The Norwegian writer Anne Ragde's novel opens as Margido deals with the distraught parents of a teenage suicide. He is too busy to consider visiting his elder brother Tor, and their aged parents at the family farm. Not that Margido's neglect bothers Tor, who seems happiest in the pig shed in the company of his favourite sows. The youngest brother, Erlend, long ago fled small-town homophobia to live in Copenhagen, where he works as a window-dresser and has an obsessive attachment to Swarovski-crystal miniatures.

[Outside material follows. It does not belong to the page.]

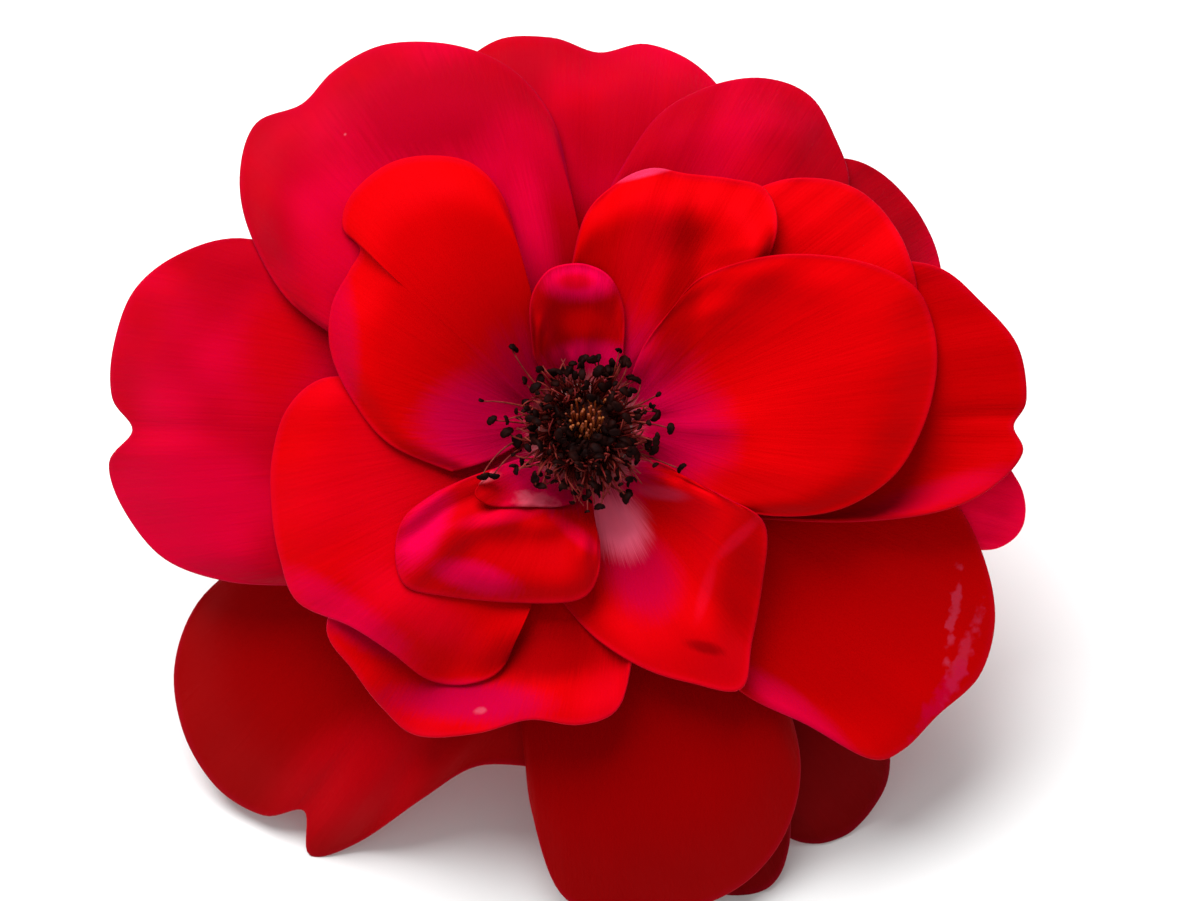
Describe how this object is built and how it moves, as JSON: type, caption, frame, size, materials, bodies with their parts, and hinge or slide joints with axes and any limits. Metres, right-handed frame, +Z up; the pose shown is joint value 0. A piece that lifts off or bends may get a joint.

But family business cannot be avoided forever. When the Neshov matriarch, octogenarian Anna, suffers a stroke, a reunion follows and upheaval accumulates. The first of a series of shocking revelations comes in the form of Tor's grown-up daughter Torunn, a young woman who has never, to date, met her uncles or her grandparents.
The spare, beautiful scenery of northern Norway provides an apposite backdrop for the interactions of these estranged kin. Ragde's writing is self-effacing and subtly crafted, an ideal tool for splintering the brothers' stout outer panelling of Norwegian wood to expose the steamy saunas of turmoil within. The novel's subtext is plain enough: no one can avoid self-definition through family, however strenuously they might attempt to deny family ties. The straightforward message does not detract from Ragde's sophisticated exposition, not least because – woven around the unveiling of family secrets – is an adroit, slyly comic exploration of the paradoxes of Norwegian identity.
Prominent among them is an urge to remain close to nature, restrained only by a dependence on the benefits of urban living. Then there are the ways in which clinging to an independent outlook can run the risk of lapsing into stolid insularity. And that most admirable national trait plays its due part in the novel's resolution: a passion for fairness and consensus.
Ragde is a prolific writer, and Berlin Poplars won Norway's prestigious Riksmal Prize. If her other work is equally engrossing, it is high time for more of it to be translated here.